The Role of Teamwork and Employee Empowerment in Enhancing Organizational Performance in the Pakistan Software Industry
DOI:
https://doi.org/10.58661/ijsse.v4i1.239Keywords:
human resource planning, teamwork, employee empowerment, organizational performance, software industryAbstract
This study examines the impacts of human resource planning (HRP) practices relating to teamwork and employee empowerment on the organizational performance of software firms in Pakistan. While prior research shows bundles of HRP initiatives can benefit outcomes like innovation and financial growth, there is limited focus on specific mechanisms, especially in developing country IT sectors facing talent pressures. Through a survey of 105 software companies, regression modeling indicates teamwork and empowerment together explain 48.7% of performance variation. Both practices display significant positive relationships, validating social exchange, human capital, and ability-motivation-opportunity theories positing that progressive HR systems boost competencies, creativity, and motivation to drive organizational success. However, teamwork has a relatively stronger effect. These findings carry important implications. Theoretically, they provide granular insights beyond broad HRP bundles on how contextual practices like collaboration and autonomy-support stimulate software sector outcomes.

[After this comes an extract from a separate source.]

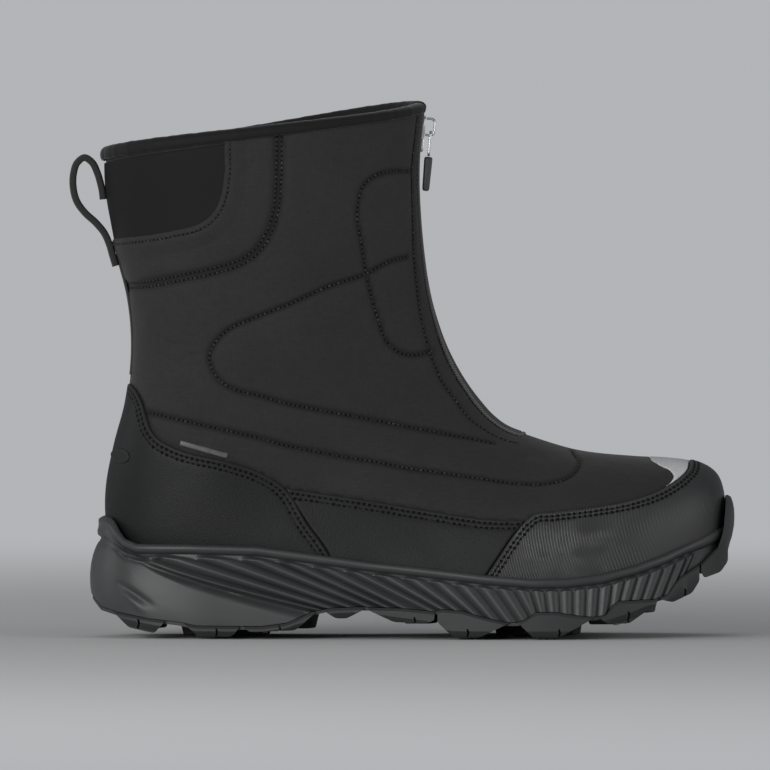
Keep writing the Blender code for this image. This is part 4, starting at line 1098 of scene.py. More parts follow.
def makeSmallPanels():
    seat, film = gaps["seat"], gaps["film"]
    outer, inner = both(pattern["patchEdge"])
    outer, inner = (path[path[:, 0] <= collarRow - 0.5] for path in (outer, inner))
    makePanel(
        "collarPatch", [*outer, *inner[::-1]], "back", seat, gaps["patch"] * 0.6, "smooth_fabric",
        ("collar_patch",), rounding=0.5 * mm, spacing=3 * mm,
    )
    outerBack, innerBack = both(pattern["reflectorBack"])
    outerEdge, innerEdge = both(np.array(pattern["toeCapEdge"][10:]) - (0.6, -0.2))
    makePanel(
        "toeReflector", [*outerBack[::-1], *innerBack, *innerEdge, *outerEdge[::-1]], "toe", seat, film,
        "reflective", ("toe_reflector",), rounding=0.4 * mm, spacing=1.5 * mm,
    )
    badge = {"at": (15.3, 84.6), "half": (4.1, 3.5)}
    oval = np.array(badge["at"]) + np.array(badge["half"]) * [(math.cos(t), math.sin(t)) for t in turnsOf(48)]
    places = [place for place in (fromSide(x * mm, z * mm, -1) for x, z in oval) if place]
    makePanel(
        "heelBadge", places, "back", seat + gaps["overlay"], film, "coated_synthetic", ("heel_badge",),
        rounding=0.5 * mm, spacing=1.2 * mm,
    )
    tag = {"at": (53.3, 88.4), "half": (11.5, 1.3), "turn": -15.5}
    cos, sin = math.cos(math.radians(tag["turn"])), math.sin(math.radians(tag["turn"]))
    corners = np.array([(-1, -1), (1, -1), (1, 1), (-1, 1), (-1, -1)]) * tag["half"]
    corners = denser(corners * mm, 0.6 * mm)[:-1] / mm
    x, z = tag["at"]
    line = [(x + a * cos - b * sin, z + a * sin + b * cos) for a, b in corners]
    makePanel(
        "sideTag", [fromSide(x * mm, z * mm, -1) for x, z in line], "front", seat, film, "bare_tag",
        ("side_tag",), rounding=0.3 * mm, spacing=1.2 * mm,
    )


makeWrap("heelCounter", "counterEdge", (114.1, 4.0), "back", "coated_synthetic", "counter", "heel_counter")
makeBands()
makeWrap("toeCap", "toeCapEdge", (181.6, 296.0), "toe", "textured_rubber", "toeCap", "toe_cap")
print("large panels made")
makeSmallPanels()
print("small panels made")


# Strips that follow a line over the upper


def stripAlong(name, path, profile, finish, replaces=(), over=netPoints, chart="back"):
    # profile: a closed section of distance to the left of the line and height above the surface, in millimetres
    spacing = 1.2 * mm
    line = evenly(path, chart, spacing)
    points, normals = surface(charts[chart][1](line))
    left = leftOf(points, normals)
    rings, weave = [], []
    for across, rise in profile:
        spots = np.array([nearest(point) for point in points + across * mm * left])
        rings.append(onNet(over, spots) + rise * mm * unit(onNet(netNormals, spots)))
        weave.append(np.column_stack([np.full(len(points), across * mm), np.arange(len(points)) * spacing]))
    ringPiece(name, np.stack(rings, axis=1), np.stack(weave, axis=1), finish, replaces)


def makeHem():
    # the fabric's folded edge round the collar patch, with the stitch row on it
    outer, inner = both(pattern["patchEdge"])
    outer, inner = (path[path[:, 0] <= collarRow + 1.5] for path in (outer, inner))
    fold = [
        (-0.5, -0.1), (-0.75, 0.5), (-0.6, 1.0), (0.0, 1.3), (0.9, 1.3), (1.5, 1.05), (2.1, 0.85), (2.7, 1.0),
        (3.5, 1.05), (4.8, 0.85), (6.3, 0.5), (8.0, 0.2), (10.0, -0.05), (12.0, -0.4), (6.0, -0.9), (2.0, -0.6),
    ]
    probe = shiftPath(outer[20:23], 2 * mm)
    outline = np.array(sidePolygons()["patch"]) * mm
    turn = -1 if insidePolygon(onNet(netPoints, probe)[:, [0, 2]], outline).all() else 1
    fold = [(turn * across, rise) for across, rise in fold]
    stripAlong("collarHem", [*outer, *inner[::-1]], fold, "quilted_fabric", over=clothPoints)
    return turn


hemTurn = makeHem()


def slotEdge(reach):
    # the line beside the zip at a given distance from the middle, down one side and up the other
    rows = np.arange(rowAt(shell["zipEnd"]), collarRow + 0.5, 1.5)
    lines = []
    for side in (-1, 1):
        columns = []
        for row in rows:
            around = halfway + side * np.linspace(0, 26, 60)
            y = onNet(netPoints, np.column_stack([np.full(60, row), around]))[:, 1]
            columns.append(np.interp(reach, np.abs(y), around))
        lines.append(np.column_stack([rows, columns]))
    return lines


def makePlacket():
    # the folded edges beside the zip meet in a small bow under it
    roll = {
        "beside": 0.5 * mm,  # how far it lies outside the slot's edge
        "drop": 2.2,  # how far the bow hangs below the slot, in rows of the net
        "ends": 0.35,  # the part of the bow's half turn left out at each end
        "section": [
            (1.5, -0.4), (1.45, 0.25), (0.9, 0.75), (0.1, 0.9), (-0.7, 0.6), (-1.1, -0.1), (-1.1, -1.2), (0.8, -1.6),
        ],
    }
    edges = slotEdge(shell["slot"] / 2 + roll["beside"])
    end, reach = rowAt(shell["zipEnd"]), edges[0][0, 1] - halfway
    bow = [(end - roll["drop"] * math.sin(t), halfway + reach * math.cos(t))
           for t in np.linspace(roll["ends"], math.pi - roll["ends"], 7)]
    path = np.vstack([edges[0][::-1], bow, edges[1]])
    turn = 1 if shiftPath(path[20:23], 1 * mm)[1, 1] > path[21, 1] else -1
    section = [(-turn * across, rise) for across, rise in roll["section"]]
    stripAlong("placketEdge", path, section, "edge_cord", over=clothPoints, chart="front")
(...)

For practice, they underscore the need for targeted investments in team initiatives, empowerment policies, and complementary HRM ecosystems beyond efficiency, as software human capital is a vital asset for innovation and growth. Nonetheless, limitations of the cross-sectional design point to opportunities for longitudinal and qualitative research on mediating mechanisms and integrative bundles tailored to software industry dynamics. Overall, by highlighting the performance returns of contextual HRP dimensions in Pakistan’s burgeoning software space, this study offers actionable guidance for harnessing human capital while also elucidating theoretical linkages between targeted HR practices and organizational effectiveness.